Bu yaşam öyküsünün içerisinde insan ırkı için alınması gereken dersler yok mu? Çevresinde kendisi ile boy ölçüşecek bir düşman olmadığı için, aşırı çoğalan ve çevresini aşırı talan eden bir tür var. Bu şekilde çoğalmaya devam edebilmesi çok uzun yıllar içerisinde mümkün görünmüyor. Çünkü kendi besin kaynaklarını hızla tüketiyor. Çare olarak ya başka bölgelere göçüp yeni bir yıkım(çevreye)/yaşam(kendi türüne) döngüsü başlatacak, orayı da tüketince bir başka bölgeye atlayacak. Bu seçenek dünya sonlu bir yer olduğuna göre dünya kaynaklarını tüketene kadar sürebilir (eğer yeni bir gezegende koloni yapılmadıysa). İkinci bir seçenek, kendi artıkları ile çevreyi o denli kirletecek ki artık çevreden beslenemeyecek, zehirlenerek, daha fazla üreyemez hale gelecek (bu seçeneği daha ufak bir evren olan mikrobiyoloji laboratuvarlarında her üretme kabında görürsünüz). Üçüncü seçenek ise doğa ana işi ele alıp, kendinden başka bütün türlere zarar veren bu türe zarar veren bir başka türü devreye sokacak. Bundan sonra bu iki tür birbirlerine karşı savaş vererek ve nüfuslarını dengeleyerek, tabiattaki diğer türlerin çoğunun korunacağı yeni bir denge oluşturacak.

Buraya kadar gelince artık akbaba ve sırtlan (leşçilleri) nüfusu yok olursa, ortada kalan leşlerden hastalık bulaşır demeyeceğim. Sürüngenler ve kemirgenler olmasa toprak havalanmaz ve verimli olmaz demeyeceğim. Bunları merak eden başka kaynaklardan okusun.

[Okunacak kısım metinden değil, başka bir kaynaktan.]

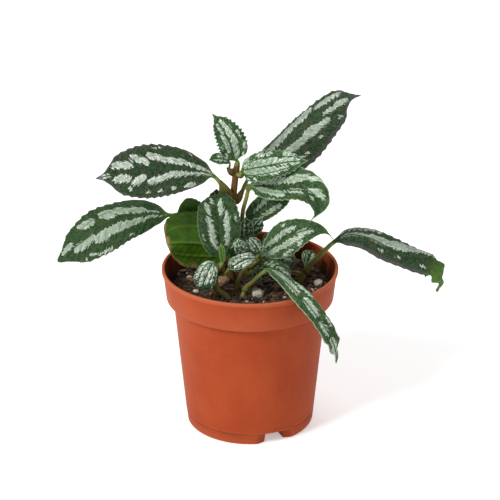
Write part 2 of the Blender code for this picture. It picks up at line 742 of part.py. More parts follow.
def leaf_path(leaf, stems):
    """Path from the stem's surface along the stalk and the midrib, and the blade's start on it."""
    stem = stems[leaf.stem]
    path = Path(stem.points)
    following = np.array((*leaf.via, *leaf.spine)[0], float)
    if leaf.height is None:
        share = 1.0
        out = path.along(share)
        start = path.at(share) + out * GAP
    else:
        share = path.share_at_height(leaf.height)
        out = square_to(following - path.at(share), path.along(share))
        start = path.at(share) + out * (stem.radius(share) + GAP)
    start = start + out * STALK_SEAT
    whole = Path([start, start + out * STALK_START, *leaf.via, *leaf.spine])
    whole.slopes[0] = out * whole.length
    return whole, whole.shares[2 + len(leaf.via)]


def leaf_frames(path, shares, upper_side, middle):
    """Upward and sideways unit vectors at each share, carried along from the blade's middle."""
    count = len(shares)
    up = [None] * count
    up[middle] = square_to(upper_side, path.along(shares[middle]))
    for i in range(middle + 1, count):
        up[i] = square_to(up[i - 1], path.along(shares[i]))
    for i in range(middle - 1, -1, -1):
        up[i] = square_to(up[i + 1], path.along(shares[i]))
    return up


def build_leaf(leaf, stems):
    """Leaf as one closed body: a round stalk that widens into a thin toothed blade."""
    path, blade_start = leaf_path(leaf, stems)
    stations = 2 * leaf.teeth
    stalk = list(np.linspace(0.0, blade_start, leaf.stalk_rings + 1)[:-1])
    blade = [blade_start + (1.0 - blade_start) * i / stations for i in range(stations + 1)]
    shares = stalk + blade
    middle = len(stalk) + stations // 2
    ups = leaf_frames(path, shares, facing(*leaf.face), middle)
    vertices = []
    for i, share in enumerate(shares):
        ahead = path.along(share)
        s = (share - blade_start) / (1.0 - blade_start)
        up = turned(ups[i], ahead, leaf.twist * (max(s, 0.0) - 0.5))
        side = np.cross(up, ahead)
        centre = path.at(share)
        if i < len(stalk):
            radius = np.interp(share, (0.0, blade_start), (leaf.stalk_radius, leaf.neck_radius))
            for corner in STALK_CORNERS:
                turn = math.radians(corner)
                vertices.append(centre + radius * (side * math.cos(turn) + up * math.sin(turn)))
            continue
        half = half_width(leaf, s, i - len(stalk))
        upper, lower = [], []
        for t in RING_SHARES:
            across, rise, lean = blade_point(leaf, half, s, t)
            out = up * math.cos(lean) - side * math.sin(lean)
            point = centre + side * across + up * rise
            keel = MIDRIB_KEEL * leaf.neck_radius * (1.0 - s) if t == 0.0 else 0.0
            upper.append(point + out * BLADE_THICKNESS / 2)
            lower.append(point - out * (BLADE_THICKNESS / 2 + keel))
        vertices += upper + lower[::-1]
    faces = leaf_faces(len(shares))
    return add_object(leaf.name, vertices, faces, leaf.finish)


def leaf_faces(rings):
    """Triangles of a leaf, split along the same diagonals on both faces, with both ends closed."""
    top = len(RING_SHARES)
    columns = 2 * top
    faces = []

    def corner(ring, column):
        return ring * columns + column % columns

    for i in range(rings - 1):
        for j in range(top - 1):
            inward = j < (top - 1) / 2
            for a, b in ((j, j + 1), (columns - 1 - j, columns - 2 - j)):
                near, far, on, off = corner(i, a), corner(i + 1, a), corner(i, b), corner(i + 1, b)
                if inward:
                    faces += [(near, far, off), (near, off, on)]
                else:
                    faces += [(near, far, on), (on, far, off)]
        for j in (top - 1, columns - 1):
            near, far = corner(i, j), corner(i + 1, j)
            on, off = corner(i, j + 1), corner(i + 1, j + 1)
            faces += [(near, far, off), (near, off, on)]
    for ring in (0, rings - 1):
        for j in range(top - 1):
            a, b = corner(ring, j), corner(ring, j + 1)
            c, d = corner(ring, columns - 2 - j), corner(ring, columns - 1 - j)
            faces += [(a, b, c), (a, c, d)]
    return faces


def main():
    """Build the pot, the potting mix, the stems and the leaves."""
    for old in list(bpy.data.objects):
        bpy.data.objects.remove(old, do_unlink=True)
    build_pot()
    soil = build_soil()
    stems = {stem.name: stem for stem in STEMS}
    for stem in STEMS:
        build_stem(stem)
    for lump in LUMPS:
        build_lump(lump)
    cut_soil(soil)
    for leaf in LEAVES:
        build_leaf(leaf, stems)


main()
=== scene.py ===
"""Potted aluminum plant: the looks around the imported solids.

World +Z is up, the origin is on the pot's axis at the height of its feet, and the plant's front is
seen looking along +Y. Sizes are in millimetres; meshes are built in metres.
"""

from __future__ import annotations

import logging
import math
import random
from collections.abc import Callable
from dataclasses import dataclass, field
from enum import Enum
from typing import NamedTuple

import bmesh
import bpy
import numpy as np
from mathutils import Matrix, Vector, noise

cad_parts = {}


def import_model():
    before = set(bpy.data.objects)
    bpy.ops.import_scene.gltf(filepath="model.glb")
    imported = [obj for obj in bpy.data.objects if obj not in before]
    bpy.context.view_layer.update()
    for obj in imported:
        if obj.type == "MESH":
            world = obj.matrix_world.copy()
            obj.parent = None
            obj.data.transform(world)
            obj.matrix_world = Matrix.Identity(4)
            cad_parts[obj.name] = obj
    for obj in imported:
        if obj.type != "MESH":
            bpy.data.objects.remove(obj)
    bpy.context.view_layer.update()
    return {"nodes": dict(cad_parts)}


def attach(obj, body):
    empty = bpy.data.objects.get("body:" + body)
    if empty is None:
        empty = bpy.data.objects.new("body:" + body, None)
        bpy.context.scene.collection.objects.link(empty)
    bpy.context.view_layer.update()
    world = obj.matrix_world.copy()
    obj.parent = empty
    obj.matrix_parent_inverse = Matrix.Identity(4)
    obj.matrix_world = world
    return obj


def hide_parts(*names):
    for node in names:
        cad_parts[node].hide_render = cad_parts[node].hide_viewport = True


log = logging.getLogger("plant")

MM = 0.001
BODY = "root"
SOLID_GAP = 0.3
LATERAL_VEIN = 0.52
VEIN_SLANT = (0.74, 0.67)
OUTSIDE_PATCH = -3.0

Array = np.ndarray
Material = bpy.types.Material
Pair = tuple[float, float]
Colour = tuple[float, float, float]
Place = tuple[float, float, float]
Streak = tuple[float, float, float, float, float]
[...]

Benim dikkatim çeken, insanın dünya üzerindeki davranışı ile Karadeniz bölgesindeki kelebeğin davranışının ne kadar örtüştüğü ve tesadüf olduğuna inanmadığım bir şekilde aynı yıl içerisinde bu iki zararlı tür için de nüfus dengeleyici bir başka türün ortaya açıkmış olmasıdır.

Bu salgının dünyaya bakışımızı değiştireceğine dair umutları olanlara ne yazık ki büyük ölçüde katılamıyorum. Bence ölenler ölecek, kalanlar kalacak, bundan bir iki yıl sonra mezarlıkları biraz daha büyümüş bir dünyada kaldığımız noktadan devam edeceğiz. Bence insan türünün sonunu dünya üzerinde bıraktığı çöpler ve bozduğu ekolojik düzen getirecek.